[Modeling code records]
·····
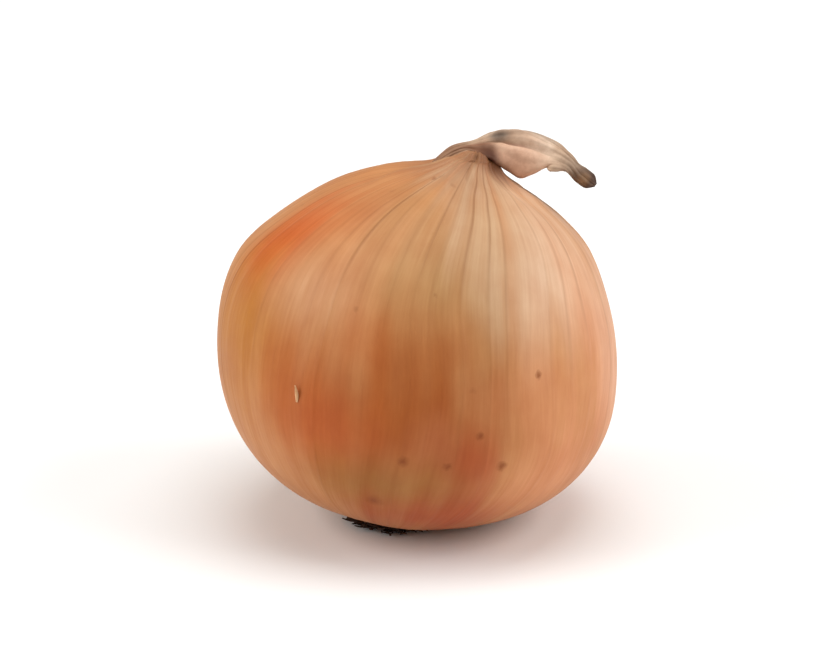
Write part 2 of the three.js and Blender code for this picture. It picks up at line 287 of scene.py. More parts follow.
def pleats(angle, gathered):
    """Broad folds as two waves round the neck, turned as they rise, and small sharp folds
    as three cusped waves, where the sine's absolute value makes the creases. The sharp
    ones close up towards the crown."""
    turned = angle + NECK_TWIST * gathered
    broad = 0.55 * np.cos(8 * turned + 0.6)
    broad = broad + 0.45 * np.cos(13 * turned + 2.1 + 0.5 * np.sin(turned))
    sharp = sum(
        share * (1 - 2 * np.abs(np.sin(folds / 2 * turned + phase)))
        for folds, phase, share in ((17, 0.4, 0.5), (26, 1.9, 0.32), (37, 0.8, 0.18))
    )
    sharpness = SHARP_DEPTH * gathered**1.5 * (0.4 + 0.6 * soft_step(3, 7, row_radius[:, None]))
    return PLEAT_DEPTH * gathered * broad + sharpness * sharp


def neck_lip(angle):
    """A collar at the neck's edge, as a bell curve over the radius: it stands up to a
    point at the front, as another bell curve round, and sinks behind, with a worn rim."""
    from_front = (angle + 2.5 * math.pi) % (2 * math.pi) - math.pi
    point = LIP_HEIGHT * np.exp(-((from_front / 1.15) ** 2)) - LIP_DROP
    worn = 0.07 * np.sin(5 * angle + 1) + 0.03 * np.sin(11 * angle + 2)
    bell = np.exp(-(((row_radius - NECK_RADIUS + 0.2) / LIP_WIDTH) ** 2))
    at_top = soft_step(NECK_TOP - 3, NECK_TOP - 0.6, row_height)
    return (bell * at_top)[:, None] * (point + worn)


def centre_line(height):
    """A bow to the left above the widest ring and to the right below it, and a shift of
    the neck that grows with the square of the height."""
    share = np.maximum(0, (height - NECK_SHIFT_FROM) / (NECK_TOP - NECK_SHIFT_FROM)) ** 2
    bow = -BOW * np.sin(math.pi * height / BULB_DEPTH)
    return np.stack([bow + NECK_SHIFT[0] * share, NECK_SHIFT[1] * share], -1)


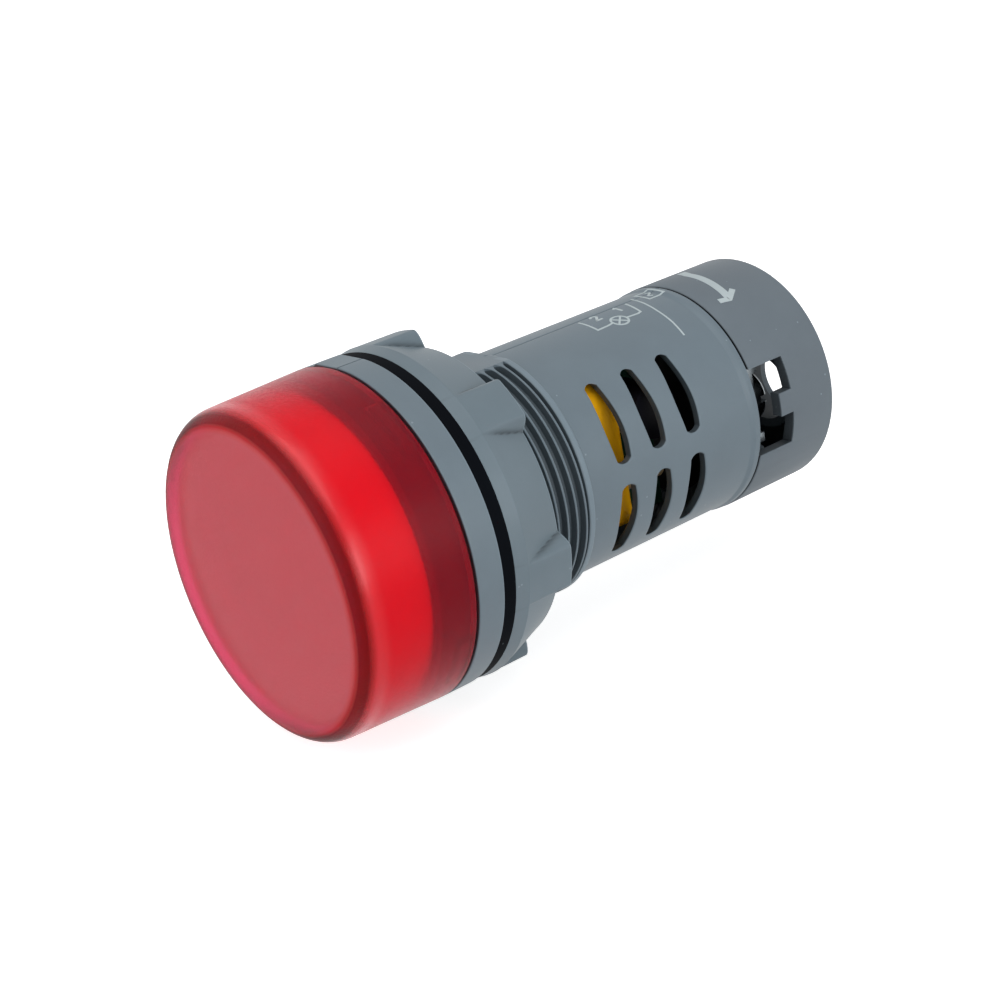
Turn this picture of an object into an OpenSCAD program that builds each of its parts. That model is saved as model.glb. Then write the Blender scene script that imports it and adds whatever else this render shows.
·····
Direction:
Exactly reproduce every line found in the records.

Output for this task:
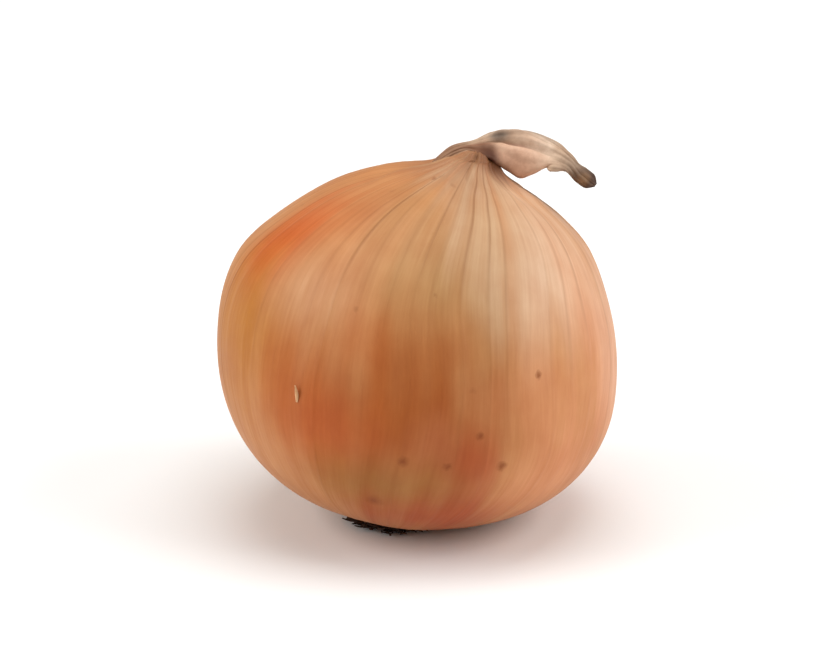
Write part 2 of the three.js and Blender code for this picture. It picks up at line 287 of scene.py. More parts follow.
def pleats(angle, gathered):
    """Broad folds as two waves round the neck, turned as they rise, and small sharp folds
    as three cusped waves, where the sine's absolute value makes the creases. The sharp
    ones close up towards the crown."""
    turned = angle + NECK_TWIST * gathered
    broad = 0.55 * np.cos(8 * turned + 0.6)
    broad = broad + 0.45 * np.cos(13 * turned + 2.1 + 0.5 * np.sin(turned))
    sharp = sum(
        share * (1 - 2 * np.abs(np.sin(folds / 2 * turned + phase)))
        for folds, phase, share in ((17, 0.4, 0.5), (26, 1.9, 0.32), (37, 0.8, 0.18))
    )
    sharpness = SHARP_DEPTH * gathered**1.5 * (0.4 + 0.6 * soft_step(3, 7, row_radius[:, None]))
    return PLEAT_DEPTH * gathered * broad + sharpness * sharp


def neck_lip(angle):
    """A collar at the neck's edge, as a bell curve over the radius: it stands up to a
    point at the front, as another bell curve round, and sinks behind, with a worn rim."""
    from_front = (angle + 2.5 * math.pi) % (2 * math.pi) - math.pi
    point = LIP_HEIGHT * np.exp(-((from_front / 1.15) ** 2)) - LIP_DROP
    worn = 0.07 * np.sin(5 * angle + 1) + 0.03 * np.sin(11 * angle + 2)
    bell = np.exp(-(((row_radius - NECK_RADIUS + 0.2) / LIP_WIDTH) ** 2))
    at_top = soft_step(NECK_TOP - 3, NECK_TOP - 0.6, row_height)
    return (bell * at_top)[:, None] * (point + worn)


def centre_line(height):
    """A bow to the left above the widest ring and to the right below it, and a shift of
    the neck that grows with the square of the height."""
    share = np.maximum(0, (height - NECK_SHIFT_FROM) / (NECK_TOP - NECK_SHIFT_FROM)) ** 2
    bow = -BOW * np.sin(math.pi * height / BULB_DEPTH)
    return np.stack([bow + NECK_SHIFT[0] * share, NECK_SHIFT[1] * share], -1)


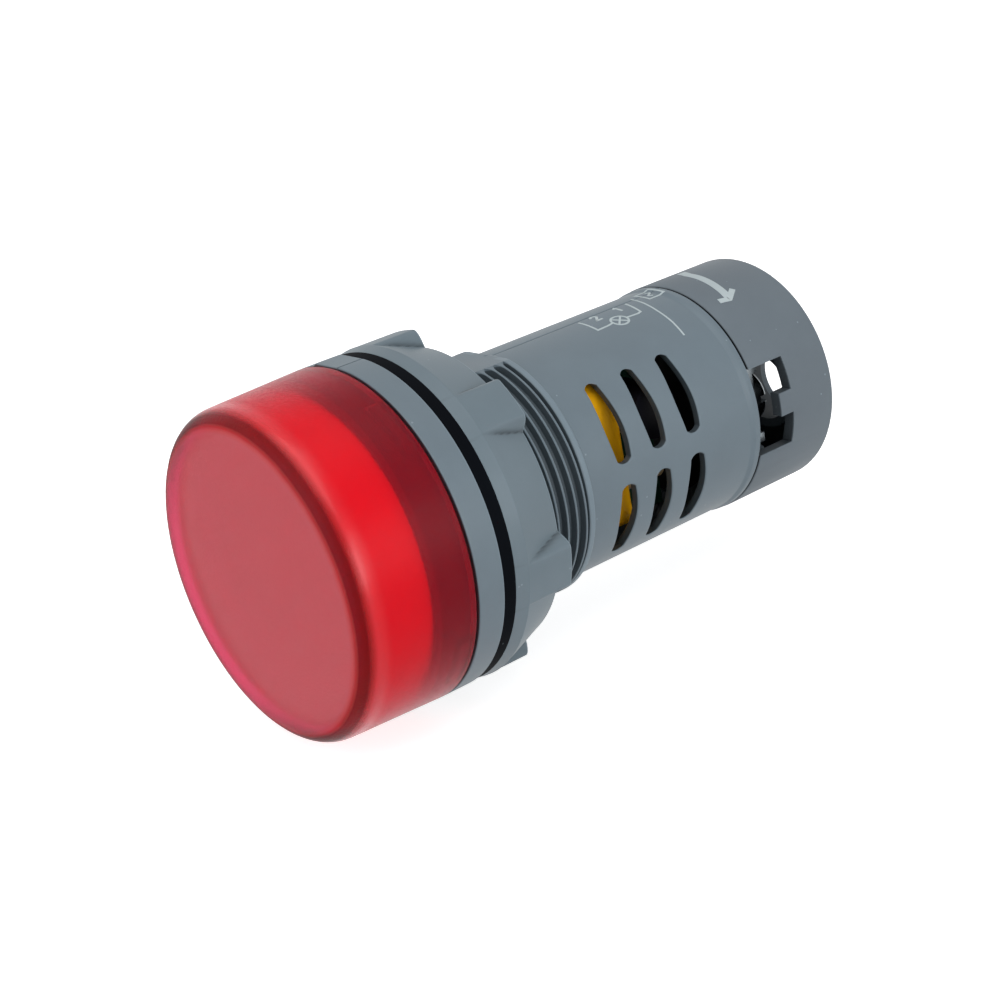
Turn this picture of an object into an OpenSCAD program that builds each of its parts. That model is saved as model.glb. Then write the Blender scene script that imports it and adds whatever else this render shows.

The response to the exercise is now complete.